Kubernetes Pod 调度策略

Kubernetes Pod 调度策略详解

Kubernetes Pod调度是K8s集群管理中的核心功能,决定了Pod被调度到哪个Node上运行。合理配置调度策略,可以实现资源的高效利用、业务的高可用部署和硬件资源的充分利用。

一、默认调度器工作原理

Kubernetes默认调度器(kube-scheduler)通过两个阶段选择目标Node:

  1. 过滤(Filtering):排除不满足Pod要求的Node(资源不足、污点不匹配、端口冲突等)
  2. 打分(Scoring):对剩余Node评分,综合考虑资源均衡、数据局部性、Pod亲和性等因素,选择得分最高的Node

二、资源请求与限制

apiVersion: v1
kind: Pod
spec:
  containers:
  - name: app
    image: myapp:latest
    resources:
      requests:         # 调度时保证的资源量
        cpu: "500m"     # 0.5核
        memory: "256Mi"
      limits:           # 运行时最大使用量
        cpu: "1000m"    # 1核(超过会被CPU限速,但不Kill)
        memory: "512Mi" # 超过OOM Kill

建议:requests设置为实际平均使用量,limits设置为峰值的2倍。
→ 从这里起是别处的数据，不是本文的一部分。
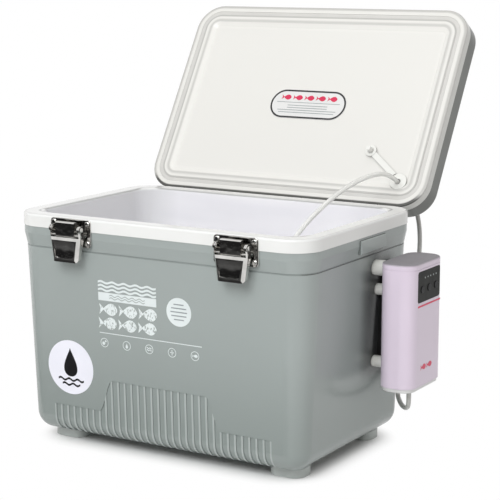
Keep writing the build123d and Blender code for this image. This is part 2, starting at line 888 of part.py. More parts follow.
case_low = pump_low + bottom_cap_height
case_high = pump_top - top_cap_height
window_centre_y = pump_centre_y + window_offset_y
window_centre_z = pump_top - window_top_drop - window_height / 2
button_z = pump_top - window_top_drop - button_drop
light_z = pump_top - window_top_drop - light_drop
inner_face_x = pump_x + pump_wall + chassis_thickness
board_back = pump_front - pump_wall - button_length - board_gap - board_thickness
chamber_low = case_low + chamber_rise
nipple_x = pump_x + nipple_reach_x
nipple_y = pump_centre_y - nipple_offset_y


def window_plate(grow, outer, inner):
    """Rounded plate on the pump's outer face between x = inner and x = outer."""
    plane = Plane((inner, window_centre_y, window_centre_z), x_dir=(0, 1, 0), z_dir=(1, 0, 0))
    section = RectangleRounded(window_width + grow, window_height + grow, window_corner)
    return extrude(plane * section, outer - inner)


def button_places():
    return [window_centre_y + step * button_spacing for step in (-1, 0, 1)]


def light_places():
    middle = (light_count - 1) / 2
    centre = window_centre_y + light_offset_y
    return [centre + (index - middle) * light_spacing for index in range(light_count)]


def pump_case():
    case = pump_block(0, case_low, case_high) - pump_block(pump_wall, case_low, case_high)
    pocket = window_plate(2 * window_gap, pump_front + overrun, pump_front - window_recess)
    case = case - pocket
    for y in button_places():
        case = case - cylinder_x(button_radius + button_clearance, pump_front - pump_wall - overrun,
                                 pump_front + overrun, y, button_z)
    return case


def pump_top_cap():
    cap = pump_block(0, case_high, pump_top)
    cap = fillet(cap.faces().sort_by(Axis.Z)[-1].edges(), cap_edge_radius)
    seam_top = case_high + cap_seam_height
    seam = pump_block(0, case_high, seam_top) - pump_block(cap_inset, case_high, seam_top)
    spigot = pump_block(pump_wall + cap_spigot_gap, case_high - cap_spigot_height, case_high)
    hollow = pump_block(pump_wall * 2, case_high - cap_spigot_height, pump_top - pump_wall)
    return cap + spigot - seam - hollow


def pump_bottom_cap():
    cap = pump_block(bottom_cap_inset, pump_low, case_low)
    cap = fillet(cap.faces().sort_by(Axis.Z)[0].edges(), cap_edge_radius)
    hollow = pump_block(pump_wall * 2, pump_low + pump_wall, case_low + overrun)
    hole = cylinder_z(hose_radius + hose_hole_clearance, pump_low - overrun, case_low, nipple_x, nipple_y)
    return cap - hollow - hole


def pump_chassis():
    """Plate on the inside of the case's back that carries the working parts."""
    half = pump_width / 2 - pump_corner_radius
    plate = box(pump_x + pump_wall, inner_face_x, pump_centre_y - half, pump_centre_y + half,
                case_low + chassis_end_gap, case_high - cap_spigot_height - chassis_end_gap / 2)
    for y in (pump_centre_y - board_post_spacing / 2, pump_centre_y + board_post_spacing / 2):
        plate = plate + cylinder_x(board_post_radius, inner_face_x, board_back, y,
                                   window_centre_z + board_post_rise)
    return plate


def circuit_board():
    half = board_width / 2
    return box(board_back, board_back + board_thickness, pump_centre_y - half, pump_centre_y + half,
               window_centre_z - board_height / 2, window_centre_z + board_height / 2)


def battery_cells():
    x = inner_face_x + cell_radius
    low = case_low + cell_rise
    first = pump_centre_y + cell_offset_y
    second = first + 2 * cell_radius + cell_gap
    return Compound([cylinder_z(cell_radius, low, low + cell_length, x, y) for y in (first, second)])


def pump_motor():
    x = inner_face_x + motor_radius
    y = pump_centre_y - motor_offset_y
    low = chamber_low + chamber_height + motor_gap
    body = cylinder_z(motor_radius, low, low + motor_length, x, y)
    shaft = cylinder_z(motor_shaft_radius, low - motor_shaft_length, low, x, y)
    return body + shaft


def air_chamber():
    y = pump_centre_y - chamber_offset_y
    return box(inner_face_x, inner_face_x + chamber_depth, y - chamber_width / 2, y + chamber_width / 2,
               chamber_low, chamber_low + chamber_height)


def outlet_nipple():
    return cylinder_z(nipple_radius, pump_low + nipple_rise, chamber_low, nipple_x, nipple_y)


def control_panel():
    panel = window_plate(0, pump_front - window_recess + window_thickness, pump_front - window_recess)
    face = panel.faces().sort_by(Axis.X)[-1].edges()
    panel = fillet(face, window_edge_radius)
    for y in button_places():
        panel = panel - cylinder_x(button_radius + button_clearance, pump_front - window_recess - overrun,
                                   pump_front + overrun, y, button_z)
    for y in light_places():
        panel = panel - cylinder_x(light_radius, pump_front - window_recess - overrun, pump_front + overrun,
                                   y, light_z)
    return panel


def push_button(y):
    face = pump_front - window_recess + window_thickness + button_proud
    cap = cylinder_x(button_radius, face - button_length - window_thickness, face, y, button_z)
    return fillet(cap.faces().sort_by(Axis.X)[-1].edges(), button_edge_radius)


def indicator_lights():
    face = pump_front - window_recess + window_thickness
    return Compound([cylinder_x(light_radius, face - window_thickness, face + light_proud, y, light_z)
                     for y in light_places()])


def case_screws():
    x = pump_x + pump_depth / 2 + case_screw_offset_x
    centre = pump_centre_y + case_screw_offset_y
    return Compound([cylinder_z(case_screw_radius, pump_low - case_screw_height, pump_low, x, y)
                     for y in (centre - case_screw_spacing / 2, centre + case_screw_spacing / 2)])


bracket_face = side_face - bracket_inset
bracket_y = pump_centre_y + bracket_offset_y
standoff_low_z = pump_low + standoff_low_rise
standoff_middle_z = pump_top - standoff_middle_drop
standoff_top_z = pump_top - standoff_top_drop


def pump_bracket():
    """Upright behind the pump, shaped to the tub's wall."""
    top = pump_top - bracket_drop
    bar = box(bracket_face - bracket_depth, bracket_face, bracket_y - bracket_width / 2,
              bracket_y + bracket_width / 2, top - bracket_height, top)
    return bar - shell_form(0)


def wall_standoff(radius, y, z):
    """Round stand-off from the tub's wall to the pump."""
    piece = cylinder_x(radius, bracket_face - bracket_depth, pump_x, y, z)
    piece = fillet(piece.edges().filter_by(GeomType.CIRCLE), standoff_edge_radius)
    return piece - shell_form(0)


def pump_standoffs():
    """Two stand-offs on the wall and two on the bracket."""
    near = pump_centre_y - standoff_near_offset_y
    far = pump_centre_y + standoff_far_offset_y
    pieces = []
    for z in (standoff_low_z, standoff_middle_z):
        pieces.append(wall_standoff(standoff_radius, near, z))
        pieces.append(cylinder_x(standoff_radius, bracket_face, pump_x, far, z))
    return Compound(pieces)


def top_standoff():
    return wall_standoff(standoff_big_radius, pump_centre_y - standoff_top_offset_y, standoff_top_z)


# ---------------------------------------------------------------- air line

def opened(shape):
    """Turn a lid piece from its closed place to the open one."""
    return shape.rotate(hinge_axis, -lid_open_angle)


def opened_point(x, y, z):
    angle = math.radians(lid_open_angle)
    along = y - hinge_y
    up = z - hinge_z
    return (x, hinge_y + along * math.cos(angle) + up * math.sin(angle),
            hinge_z - along * math.sin(angle) + up * math.cos(angle))


hose_joint_z = lid_low + lid_thickness / 2
stone_z = cavity_floor_height + stone_radius + stone_floor_gap


def outer_route():
    lid_exit = lid_top + outer_exit_run
    start = (nipple_x, nipple_y, pump_low + nipple_rise)
    return [start, *outer_route_low, opened_point(grommet_x, grommet_y(), lid_exit),
            opened_point(grommet_x, grommet_y(), hose_joint_z)]


def inner_route():
    lid_exit = lid_low + lid_panel_depth - grommet_flange_height - inner_exit_run
    heading = math.radians(stone_heading)
    back = stone_nipple_length + stone_approach
    end = (stone_place[0] - math.cos(heading) * stone_nipple_length,
           stone_place[1] - math.sin(heading) * stone_nipple_length, stone_z)
    before = (stone_place[0] - math.cos(heading) * back,
              stone_place[1] - math.sin(heading) * back, stone_z)
    return [opened_point(grommet_x, grommet_y(), hose_joint_z),
            opened_point(grommet_x, grommet_y(), lid_exit), *inner_route_low, before, end]


def corner_radii(points):
    """0.45 of the shorter run beside each corner, over the tangent of half its turn."""
    radii = []
    for before, at, after in zip(points, points[1:], points[2:]):
        first = Vector(*at) - Vector(*before)
        second = Vector(*after) - Vector(*at)
        half_turn = math.radians(first.get_angle(second)) / 2
        radii.append(0.45 * min(first.length, second.length) / math.tan(half_turn))
    return radii


def hose(points, name):
    radii = corner_radii(points)
    print(name, "radii", [round(r, 1) for r in radii])
    path = FilletPolyline(*points, radius=radii)
    start = Plane(origin=path @ 0, z_dir=path % 0)
    tube = sweep(start * Circle(hose_radius), path=path)
    section = math.pi * hose_radius ** 2
    ratio = tube.volume / (section * path.length)
    print(name, "length", round(path.length, 1), "volume ratio", round(ratio, 4))
    return tube


def air_stone():
    heading = math.radians(stone_heading)
    plane = Plane((stone_place[0], stone_place[1], stone_z), z_dir=(math.cos(heading), math.sin(heading), 0))
    stone = extrude(plane * Circle(stone_radius), stone_length)
    stone = fillet(stone.edges().filter_by(GeomType.CIRCLE), stone_edge_radius)
    nipple = extrude(plane * Circle(stone_nipple_radius), -stone_nipple_length)
    return stone + nipple


# ---------------------------------------------------------------- write every piece

def build():
    parts = {
        "outer_shell": outer_shell(),
        "inner_liner": inner_liner(),
        "tub_insulation": tub_insulation(),
        "lid_shell": opened(lid_shell()),
        "lid_liner": opened(lid_liner()),
        "lid_insulation": opened(lid_insulation()),
        "lid_gasket": opened(lid_gasket()),
        "hose_grommet": opened(hose_grommet()),
        "grommet_plug": opened(grommet_plug()),
        "lid_label": opened(lid_label()),
        "hinge_screws_tub": hinge_screws(body_leaf_top - hinge_body_leaf_height / 2,
                                         back_face + hinge_leaf_thickness),
        "hinge_screws_lid": opened(hinge_screws(
            lid_leaf_low + hinge_lid_leaf_height / 2,
            hinge_y - hinge_knuckle_radius + hinge_leaf_thickness)),
        "keeper_screws": opened(keeper_screws()),
        "pump_case": pump_case(),
        "pump_top_cap": pump_top_cap(),
        "pump_bottom_cap": pump_bottom_cap(),
        "pump_chassis": pump_chassis(),
        "circuit_board": circuit_board(),
        "battery_cells": battery_cells(),
        "pump_motor": pump_motor(),
        "air_chamber": air_chamber(),
        "outlet_nipple": outlet_nipple(),
        "control_panel": control_panel(),
        "indicator_lights": indicator_lights(),
        "case_screws": case_screws(),
        "pump_bracket": pump_bracket(),
        "pump_standoffs": pump_standoffs(),
        "top_standoff": top_standoff(),
        "outer_hose": hose(outer_route(), "outer hose"),
        "inner_hose": hose(inner_route(), "inner hose"),
        "air_stone": air_stone(),
    }
    for side, sign in (("left", -1), ("right", 1)):
        x = sign * hinge_x
        parts[side + "_hinge_body_leaf"] = hinge_body_leaf(x)
        parts[side + "_hinge_lid_leaf"] = opened(hinge_lid_leaf(x))
        parts[side + "_hinge_pin"] = hinge_pin(x)
        x = sign * latch_x
        parts[side + "_latch_plate"] = latch_plate(x)
        parts[side + "_latch_screws"] = latch_screws(x)
        parts[side + "_lever"] = lever(x)
        parts[side + "_lever_rivets"] = lever_rivets(x)
        parts[side + "_claw"] = claw(x)
        parts[side + "_claw_pin"] = claw_pin(x)
        parts[side + "_keeper"] = opened(keeper(x))
    for number, y in enumerate(button_places(), start=1):
        parts["push_button_" + str(number)] = push_button(y)
    return parts


os.makedirs("parts", exist_ok=True)
for name, shape in build().items():
    export_step(shape, "parts/" + name + ".step")
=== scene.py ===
import math
import bpy
from mathutils import Matrix, Vector


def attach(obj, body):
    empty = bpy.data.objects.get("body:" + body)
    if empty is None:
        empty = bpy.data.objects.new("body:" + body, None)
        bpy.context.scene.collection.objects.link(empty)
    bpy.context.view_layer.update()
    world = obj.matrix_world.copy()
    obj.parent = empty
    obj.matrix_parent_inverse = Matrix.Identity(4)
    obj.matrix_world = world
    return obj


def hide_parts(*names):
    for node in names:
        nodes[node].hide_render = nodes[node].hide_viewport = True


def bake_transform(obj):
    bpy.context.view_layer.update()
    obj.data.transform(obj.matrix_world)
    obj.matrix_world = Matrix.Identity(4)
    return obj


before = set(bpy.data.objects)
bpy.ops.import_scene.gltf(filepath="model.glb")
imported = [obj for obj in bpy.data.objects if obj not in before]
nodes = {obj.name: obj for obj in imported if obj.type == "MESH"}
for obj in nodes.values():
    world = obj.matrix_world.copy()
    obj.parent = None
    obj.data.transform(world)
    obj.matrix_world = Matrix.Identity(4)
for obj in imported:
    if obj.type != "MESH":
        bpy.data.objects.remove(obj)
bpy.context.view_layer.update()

scene = bpy.context.scene
print("frame loaded:", len(nodes), "nodes")

# the camera stands where the photograph was taken from
camera = {
    "place": (0.8994, -1.4224, 0.5121),
    "right": (0.85644, 0.51624, 0.0),
    "up": (-0.09328, 0.15475, 0.98352),
    "back": (0.50773, -0.84234, 0.18069),
    "lens": 115.87,
    "sensor": 36.0,
}


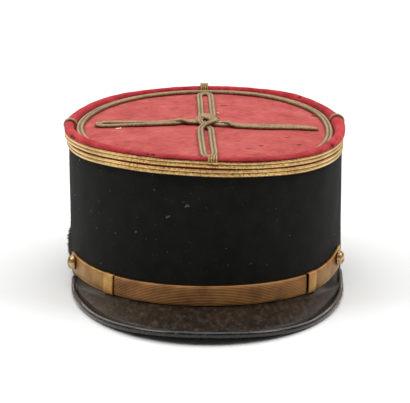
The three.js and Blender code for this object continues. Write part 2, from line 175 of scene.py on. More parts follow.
def top_height(x, y):
    """Height of the gently saddled surface that the rim's crest and the whole top follow."""
    across = (x - CREST_CENTRE[0]) / CREST_HALF_WIDTH
    along = (y - CREST_CENTRE[1]) / CREST_HALF_LENGTH
    lean = (CREST_BACK - CREST_FRONT) / 2 * along - CREST_SIDE_LEAN * x
    saddle = CREST_SADDLE[0] * (across**2 - along**2) + CREST_SADDLE[1] * 2 * across * along
    return (CREST_FRONT + CREST_BACK) / 2 + lean + saddle


def wall_line(angle):
    """Foot, head and outward directions of the straight line up the wall's outer face."""
    base = base_outline(angle)
    base_out = outward_of(base_outline, angle)
    crest_out = outward_of(crest_outline, angle)
    crest = crest_outline(angle) - crest_out * OVERHANG
    foot = np.concatenate([base, base_height(base[..., 1:])], -1)
    head = np.concatenate([crest, top_height(crest[..., :1], crest[..., 1:])], -1)
    height = np.linalg.norm(head - foot, axis=-1, keepdims=True)
    return foot, head, base_out, crest_out, height


def above_base(angle, out, up):
    """Points beside the wall: up from its lower edge, and out beyond the cloth's outer face."""
    angle, out, up = np.broadcast_arrays(*(np.asarray(v, float) for v in (angle, out, up)))
    foot, head, base_out, crest_out, height = wall_line(angle)
    share = up[..., None] / height
    direction = unit(mix(base_out, crest_out, np.clip(share, 0, 1)))
    point = mix(foot, head, share)
    point[..., :2] += direction * out[..., None]
    shift = direction[..., 1] * out
    point[..., 2] += (base_height(shift) - base_height(0)) * (1 - share[..., 0])
    return point


def from_crest(angle, out, up):
    """The same measured from the top, with up negative below its surface."""
    angle, out, up = np.broadcast_arrays(*(np.asarray(v, float) for v in (angle, out, up)))
    foot, head, _, crest_out, height = wall_line(angle)
    lean = -up[..., None] / height
    point = head.copy()
    point[..., :2] += crest_out * out[..., None]
    z = top_height(point[..., 0], point[..., 1]) + up
    point[..., :2] += (foot - head)[..., :2] * lean
    point[..., 2] = z
    return point


def pressed(angle):
    """How far wear has pressed the rim down: not at all behind and at the sides, fully in front."""
    return fade_in(-np.sin(angle), 0.5, 0.38)


def roll_rise(angle, turn):
    """Height on the roll, as a share of its own, with its upper half flatter where it is pressed."""
    return np.sin(turn) * np.where(np.sin(turn) > 0, 1 - ROLL_PRESS * pressed(angle), 1)


def front_sink(angle):
    """How much deeper the top lies along the front of the rim, and most at its two corners."""
    corners = hump(np.abs(degrees_past(angle, -90)), 48, 26)
    sink = np.clip(0.75 - 0.85 * np.sin(angle), 0, 1) + corners
    return FRONT_SINK * sink + PRESSED_SINK * pressed(angle)


def bulge(angle, up):
    """The wall swells a little on the wearer's left, up to where the braids draw it in."""
    grown = fade_in(up, 0, BRAIDS_UP) * fade_in(WALL_UP - up, 0, 3.5)
    return SIDE_BULGE * np.clip(np.cos(angle), 0, 1) ** 3 * grown


def on_disc(x, y, lift):
    return np.stack([x, y, top_height(x, y) - DISC_DROP + lift], -1)


def strap_edges(angle):
    """Lower and upper edge of the chin strap above the wall's lower edge."""
    side = np.abs(np.cos(angle))
    left, right = (rise * side**lateness for rise, lateness in (STRAP_RISE_LEFT, STRAP_RISE_RIGHT))
    centre = STRAP_CENTRE_UP + np.where(np.cos(angle) < 0, left, right)
    half = STRAP_HALF_HEIGHT + STRAP_FLARE * side**4
    return centre - half, centre + half


def near_horn(angle):
    """From 0 to 1 towards the two ends of the peak's edge."""
    from_end = np.minimum(angle, math.pi - angle) - math.radians(BEAD_HORN_ANGLE)
    return np.clip(1 - from_end / math.radians(HORN_SPAN), 0, 1.05)


def peak_outline(angle):
    """Centre line of the peak's edge, seen from above, from 0 at the right to pi at the left."""
    cosine, sine = np.cos(angle), np.abs(np.sin(angle))
    side = PEAK_HALF_WIDTH * np.sign(cosine) * np.abs(cosine) ** (2 / PEAK_SQUARENESS[0])
    forward = sine ** (2 / PEAK_SQUARENESS[1])
    y = PEAK_ROOT_Y - (PEAK_REACH - PEAK_SWING * side) * forward
    side = side - np.sign(cosine) * HORN_IN * near_horn(angle) ** 1.5
    return np.stack([PEAK_CENTRE_X + side, y], -1)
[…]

requests过小会导致Node负载过高,过大会浪费资源。

三、节点选择(NodeSelector & NodeAffinity)

# NodeSelector:简单标签选择
spec:
  nodeSelector:
    disk-type: ssd         # 只调度到有ssd标签的节点

# NodeAffinity:更灵活的节点亲和性
spec:
  affinity:
    nodeAffinity:
      requiredDuringSchedulingIgnoredDuringExecution:  # 硬要求
        nodeSelectorTerms:
        - matchExpressions:
          - key: kubernetes.io/zone
            operator: In
            values: ["cn-shanghai-a", "cn-shanghai-b"]
      preferredDuringSchedulingIgnoredDuringExecution:  # 软偏好
      - weight: 100
        preference:
          matchExpressions:
          - key: node-type
            operator: In
            values: ["high-memory"]

四、Pod亲和性与反亲和性

# Pod反亲和性:同一应用的Pod分散到不同节点(高可用)
spec:
  affinity:
    podAntiAffinity:
      requiredDuringSchedulingIgnoredDuringExecution:
      - labelSelector:
          matchLabels:
            app: my-web
        topologyKey: "kubernetes.io/hostname"  # 按Node分散
        
# Pod亲和性:前端Pod尽量和后端Pod调度到同一节点(降低延迟)
spec:
  affinity:
    podAffinity:
      preferredDuringSchedulingIgnoredDuringExecution:
      - weight: 100
        podAffinityTerm:
          labelSelector:
            matchLabels:
              app: my-backend
          topologyKey: "kubernetes.io/hostname"

五、污点与容忍(Taints & Tolerations)

# 给Node打污点(防止普通Pod调度到特殊节点)
kubectl taint nodes gpu-node01 dedicated=gpu:NoSchedule

# Pod添加容忍才能调度到污点节点
spec:
  tolerations:
  - key: "dedicated"
    operator: "Equal"
    value: "gpu"
    effect: "NoSchedule"

常见用途:将GPU节点专用于AI训练任务;将高配节点专用于数据库;将某Node标记为维护模式(NoExecute驱逐已运行Pod)。

六、拓扑分散约束(TopologySpreadConstraints)

# 确保Pod均匀分布在多个可用区(K8s 1.19+)
spec:
  topologySpreadConstraints:
  - maxSkew: 1            # 各区Pod数量差不超过1
    topologyKey: topology.kubernetes.io/zone
    whenUnsatisfiable: DoNotSchedule
    labelSelector:
      matchLabels:
        app: my-app

七、优先级与抢占

apiVersion: scheduling.k8s.io/v1
kind: PriorityClass
metadata:
  name: high-priority
value: 1000000
preemptionPolicy: PreemptLowerPriority  # 可抢占低优先级Pod

# 在Pod中使用
spec:
  priorityClassName: high-priority

八、总结

Kubernetes调度策略是实现高可用和资源高效利用的关键。对于生产环境,建议至少配置:资源requests和limits(避免资源争抢);Pod反亲和性(同一服务的多副本分散部署);关键业务Pod的高优先级设置。随着业务复杂度增加,逐步引入节点亲和性和拓扑分散约束等高级特性。